Exercise → Return the listing below word for word.

Recorded information →

· · · · ·

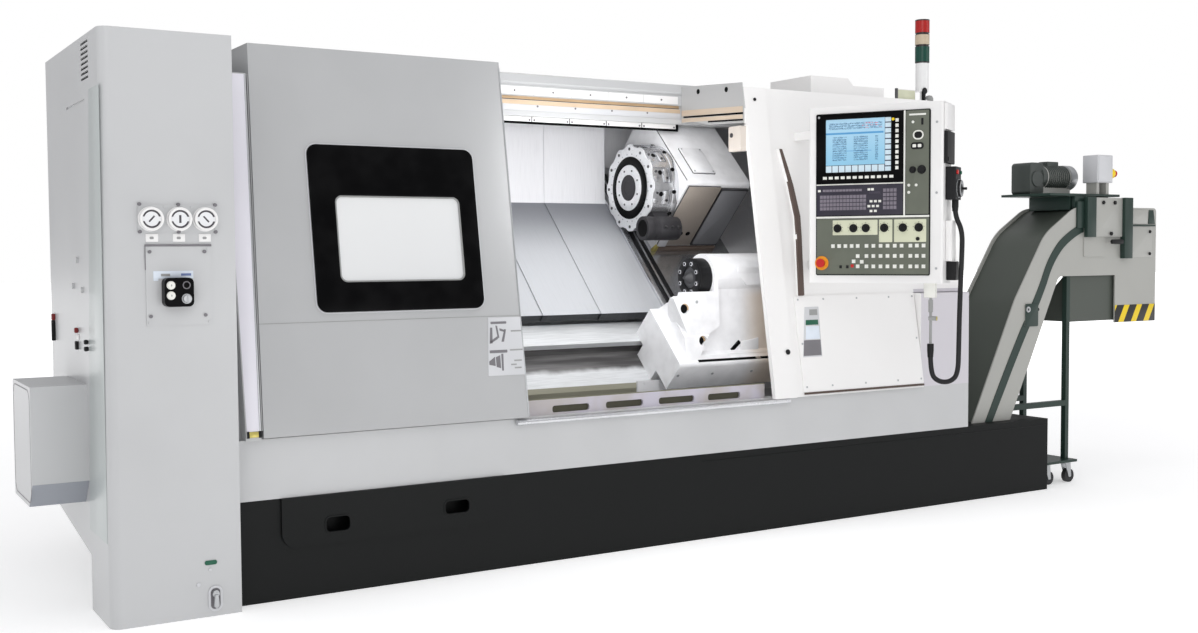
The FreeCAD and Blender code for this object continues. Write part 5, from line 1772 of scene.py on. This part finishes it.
    def operator(self) -> None:
        """Operator's plate: knob fields, button rows and the stop's disc."""
        maker = Maker("operator_plate", FRAMES.panel)
        maker.colour(0).frame(
            rounded(0.041, 0.561, 1.205, 1.46, 0.004), circle(0.066, 1.256, 0.0135, 28, -90), Y,
            -0.0086, self.plate, 0.0004)
        holes = (
            (0.118, 0.328, 1.384, 1.452), (0.335, 0.396, 1.35, 1.452), (0.404, 0.549, 1.35, 1.452))
        maker.colour(1)
        for left, right, low, high in holes:
            maker.plate(left, right, low, high, 0.003, -0.0093, -0.0085, 0.0003)
        maker.colour(3)
        for u in self.knobs():
            for x, z in circle(u, 1.415, 0.0245, 9, -30)[:7]:
                maker.block((x - 0.0013, -0.0098, z - 0.0013), (x + 0.0013, -0.0092, z + 0.0013))
        stop = (0.066, 1.256)
        maker.colour(2).ring(stop, 0.0325, 0.0262, Y, -0.0118, self.raised, 0.0012)
        maker.ring(stop, 0.0264, 0.0135, Y, -0.0126, -0.0112, 0.0006)
        maker.colour(4).rod((0.512, -0.015, 1.364), Y, 0.0062, 0.0085, 20, 0.0012)
        maker.block((0.15, -0.0098, 1.232), (0.162, -0.0085, 1.246), 0.0004)
        maker.block((0.182, -0.0098, 1.232), (0.194, -0.0085, 1.246), 0.0004)
        maker.colour(5).block((0.204, -0.0108, 1.236), (0.218, -0.0085, 1.25), 0.001)
        maker.done((OLIVE, CREAM_PLATE, ORANGE, BLACK, BLACK, RED), "dark_paint", "control_panel")
        points = [(0.12 + 0.0295 * index, 1.334, 0) for index in range(4)]
        points += [(u, 1.334, 0) for u in self.button_columns]
        points += [(u, z, 0) for z in (1.288, 1.241) for u in self.button_columns]
        points += [(0.218, 1.264, 0), (0.256, 1.262, 0)]
        STUDS.run(
            "operator_buttons", points, self.off(-0.0098), PALE, "control_panel", "white_paint",
            Size_X=0.016, Size_Y=0.0165, Height=0.0048, Corner=0.002, Round=False)
        points = [(0.592, z, 0) for z in (1.232, 1.568, 1.88)]
        STUDS.run("panel_screws", points, self.off(-0.0012), ZINC, "control_panel", "zinc",
                  Size_X=0.011, Height=0.0024, Round=True)

    @staticmethod
    def knobs() -> list[float]:
        """Places of the six selector knobs along the panel, read from their nodes."""
        back = FRAMES.panel.inverted()
        places = []
        for number in range(1, 7):
            low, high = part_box("selector_knob_%d" % number)
            middle = (Vector(low) + Vector(high)) / 2
            places.append((back @ middle).x)
        return places

    def side(self) -> None:
        """Cover, hand unit, socket box, air fitting and handwheel dial of the panel's side."""
        maker = Maker("side_units", FRAMES.panel)
        maker.colour(0).block((0.6203, 0.012, 1.848), (0.6345, 0.154, 1.964), 0.003, 3)
        maker.block((0.6203, 0.05, 1.264), (0.648, 0.13, 1.445), 0.003, 3)
        maker.colour(1).block((0.6203, 0.012, 1.698), (0.6362, 0.152, 1.842), 0.004, 3)
        maker.block((0.6203, 0.068, 1.178), (0.6622, 0.132, 1.262), 0.004, 3)
        maker.block((0.6362, 0.02, 1.708), (0.64, 0.038, 1.726), 0.001)
        maker.colour(3).ring(HANDWHEEL, 0.042, 0.0385, X, 0.6663, 0.669, 0.0006)
        maker.colour(2).rod((0.6662, 0.06, 1.66), X, 0.008, 0.01, 24, 0.0012)
        maker.colour(4).rod((0.6662, 0.13, 1.66), X, 0.006, 0.0085, 24, 0.0012)
        maker.done((WHITE, BLACK, RED, ZINC, GREEN), "black_plastic", "control_panel")
        maker = Maker("air_fitting", FRAMES.panel)
        maker.colour(0).block((0.5252, 0.0452, 1.099), (0.5788, 0.0748, 1.166), 0.003, 3)
        maker.colour(1).turned([(1.0345, 0.0064), (1.0995, 0.0064)], HOSE_FITTING, Z, 20)
        maker.turned([(0.89, 0.0064), (1.0335, 0.0064)], HOSE_FITTING, Z, 20)
        maker.turned([(1.0335, 0.0095), (1.0345, 0.0104), (1.0885, 0.0104), (1.0895, 0.0095)],
                     HOSE_FITTING, Z, 24)
        maker.rod((0.5455, 0.06, 1.006), X, 0.035, 0.0104, 24, 0.001)
        maker.colour(2).rod((0.5805, 0.06, 1.006), X, 0.003, 0.011, 6, 0.0008)
        maker.done((PALE, GREY, BRASS), "zinc", "control_panel")
        maker = Maker("handwheel_dial", FRAMES.panel)
        maker.colour(0).ring(HANDWHEEL, 0.0368, 0.021, X, 0.6804, 0.6816, 0.0003)
        maker.colour(1)
        for y, z in circle(*HANDWHEEL, 0.0325, 20):
            maker.block((0.6814, y - 0.0008, z - 0.0008), (0.682, y + 0.0008, z + 0.0008))
        maker.done((ZINC, BLACK), "zinc", "handwheel")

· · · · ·

Result of this exercise →
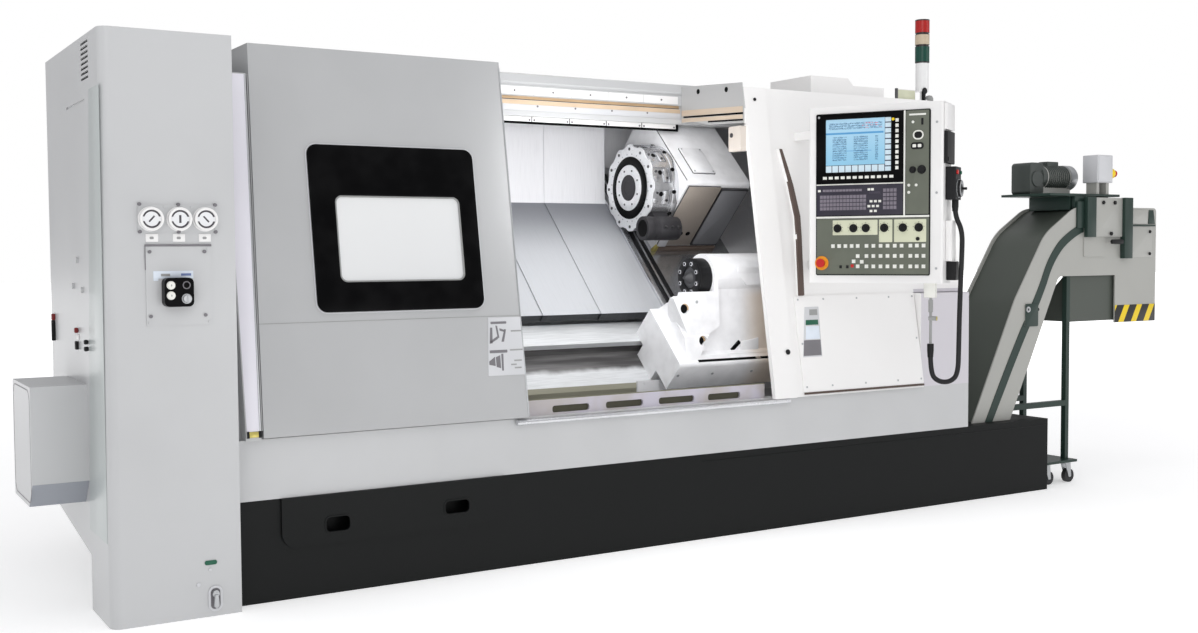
The FreeCAD and Blender code for this object continues. Write part 5, from line 1772 of scene.py on. This part finishes it.
    def operator(self) -> None:
        """Operator's plate: knob fields, button rows and the stop's disc."""
        maker = Maker("operator_plate", FRAMES.panel)
        maker.colour(0).frame(
            rounded(0.041, 0.561, 1.205, 1.46, 0.004), circle(0.066, 1.256, 0.0135, 28, -90), Y,
            -0.0086, self.plate, 0.0004)
        holes = (
            (0.118, 0.328, 1.384, 1.452), (0.335, 0.396, 1.35, 1.452), (0.404, 0.549, 1.35, 1.452))
        maker.colour(1)
        for left, right, low, high in holes:
            maker.plate(left, right, low, high, 0.003, -0.0093, -0.0085, 0.0003)
        maker.colour(3)
        for u in self.knobs():
            for x, z in circle(u, 1.415, 0.0245, 9, -30)[:7]:
                maker.block((x - 0.0013, -0.0098, z - 0.0013), (x + 0.0013, -0.0092, z + 0.0013))
        stop = (0.066, 1.256)
        maker.colour(2).ring(stop, 0.0325, 0.0262, Y, -0.0118, self.raised, 0.0012)
        maker.ring(stop, 0.0264, 0.0135, Y, -0.0126, -0.0112, 0.0006)
        maker.colour(4).rod((0.512, -0.015, 1.364), Y, 0.0062, 0.0085, 20, 0.0012)
        maker.block((0.15, -0.0098, 1.232), (0.162, -0.0085, 1.246), 0.0004)
        maker.block((0.182, -0.0098, 1.232), (0.194, -0.0085, 1.246), 0.0004)
        maker.colour(5).block((0.204, -0.0108, 1.236), (0.218, -0.0085, 1.25), 0.001)
        maker.done((OLIVE, CREAM_PLATE, ORANGE, BLACK, BLACK, RED), "dark_paint", "control_panel")
        points = [(0.12 + 0.0295 * index, 1.334, 0) for index in range(4)]
        points += [(u, 1.334, 0) for u in self.button_columns]
        points += [(u, z, 0) for z in (1.288, 1.241) for u in self.button_columns]
        points += [(0.218, 1.264, 0), (0.256, 1.262, 0)]
        STUDS.run(
            "operator_buttons", points, self.off(-0.0098), PALE, "control_panel", "white_paint",
            Size_X=0.016, Size_Y=0.0165, Height=0.0048, Corner=0.002, Round=False)
        points = [(0.592, z, 0) for z in (1.232, 1.568, 1.88)]
        STUDS.run("panel_screws", points, self.off(-0.0012), ZINC, "control_panel", "zinc",
                  Size_X=0.011, Height=0.0024, Round=True)

    @staticmethod
    def knobs() -> list[float]:
        """Places of the six selector knobs along the panel, read from their nodes."""
        back = FRAMES.panel.inverted()
        places = []
        for number in range(1, 7):
            low, high = part_box("selector_knob_%d" % number)
            middle = (Vector(low) + Vector(high)) / 2
            places.append((back @ middle).x)
        return places

    def side(self) -> None:
        """Cover, hand unit, socket box, air fitting and handwheel dial of the panel's side."""
        maker = Maker("side_units", FRAMES.panel)
        maker.colour(0).block((0.6203, 0.012, 1.848), (0.6345, 0.154, 1.964), 0.003, 3)
        maker.block((0.6203, 0.05, 1.264), (0.648, 0.13, 1.445), 0.003, 3)
        maker.colour(1).block((0.6203, 0.012, 1.698), (0.6362, 0.152, 1.842), 0.004, 3)
        maker.block((0.6203, 0.068, 1.178), (0.6622, 0.132, 1.262), 0.004, 3)
        maker.block((0.6362, 0.02, 1.708), (0.64, 0.038, 1.726), 0.001)
        maker.colour(3).ring(HANDWHEEL, 0.042, 0.0385, X, 0.6663, 0.669, 0.0006)
        maker.colour(2).rod((0.6662, 0.06, 1.66), X, 0.008, 0.01, 24, 0.0012)
        maker.colour(4).rod((0.6662, 0.13, 1.66), X, 0.006, 0.0085, 24, 0.0012)
        maker.done((WHITE, BLACK, RED, ZINC, GREEN), "black_plastic", "control_panel")
        maker = Maker("air_fitting", FRAMES.panel)
        maker.colour(0).block((0.5252, 0.0452, 1.099), (0.5788, 0.0748, 1.166), 0.003, 3)
        maker.colour(1).turned([(1.0345, 0.0064), (1.0995, 0.0064)], HOSE_FITTING, Z, 20)
        maker.turned([(0.89, 0.0064), (1.0335, 0.0064)], HOSE_FITTING, Z, 20)
        maker.turned([(1.0335, 0.0095), (1.0345, 0.0104), (1.0885, 0.0104), (1.0895, 0.0095)],
                     HOSE_FITTING, Z, 24)
        maker.rod((0.5455, 0.06, 1.006), X, 0.035, 0.0104, 24, 0.001)
        maker.colour(2).rod((0.5805, 0.06, 1.006), X, 0.003, 0.011, 6, 0.0008)
        maker.done((PALE, GREY, BRASS), "zinc", "control_panel")
        maker = Maker("handwheel_dial", FRAMES.panel)
        maker.colour(0).ring(HANDWHEEL, 0.0368, 0.021, X, 0.6804, 0.6816, 0.0003)
        maker.colour(1)
        for y, z in circle(*HANDWHEEL, 0.0325, 20):
            maker.block((0.6814, y - 0.0008, z - 0.0008), (0.682, y + 0.0008, z + 0.0008))
        maker.done((ZINC, BLACK), "zinc", "handwheel")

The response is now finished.